Under a failure to warn theory, a manufacturer is subject to liability where he has: (1) reason to know that the product it markets is likely to be dangerous for the use for which it is supplied; (2) no reason to believe the user will realize its dangerous condition; and (3) fails to exercise reasonable care to inform the user of the facts which make the product dangerous. It must also be established that the failure to warn is the proximate cause of plaintiff’s injury [Momen v. United States, 946 F. Supp. 196 (N.D.N.Y. 1996)].
The nature of a necessitated warning and to whom it should be given depend upon a number of factors including the harm that may result from use of the product without the warning, the reliability and adverse interest of the person to whom notice is given, the kind of product involved, and the burden of disseminating the warning [Repka v. Arctic Cat, Inc., 20 A.D.3d 916 (N.Y. App. 2005)].
Warnings must clearly alert the user to avoid certain unsafe uses of the product, which would appear to be normal and reasonable. The degree of danger is a crucial factor in determining the specificity required in a warning. To be adequate, the warnings must be commensurate with the risk involved in the ordinary use of the product [Cooley v. Carter-Wallace, Inc., 102 A.D.2d 642 (N.Y. App. 1984)].

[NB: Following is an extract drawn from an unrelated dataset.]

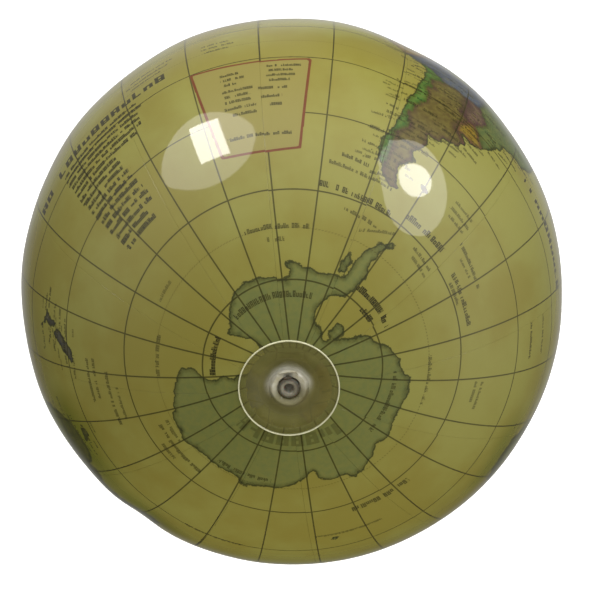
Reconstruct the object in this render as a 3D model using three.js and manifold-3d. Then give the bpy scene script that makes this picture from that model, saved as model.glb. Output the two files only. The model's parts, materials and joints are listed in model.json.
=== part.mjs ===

It is Plaintiff’s burden to prove that the user of a product would have read and heeded a warning had one been given [Sosna v. Am. Home Prods., 748 N.Y.S.2d 548 (N.Y. App. 2002)].
Independent Cause of Action for Evidence Spoliation (NEW YORK)
No tort for negligent spoliation by a third party [MetLife Auto & Home v. Joe Basil Chevrolet, Inc., 807 N.E.2d 865 (N.Y. 2004)].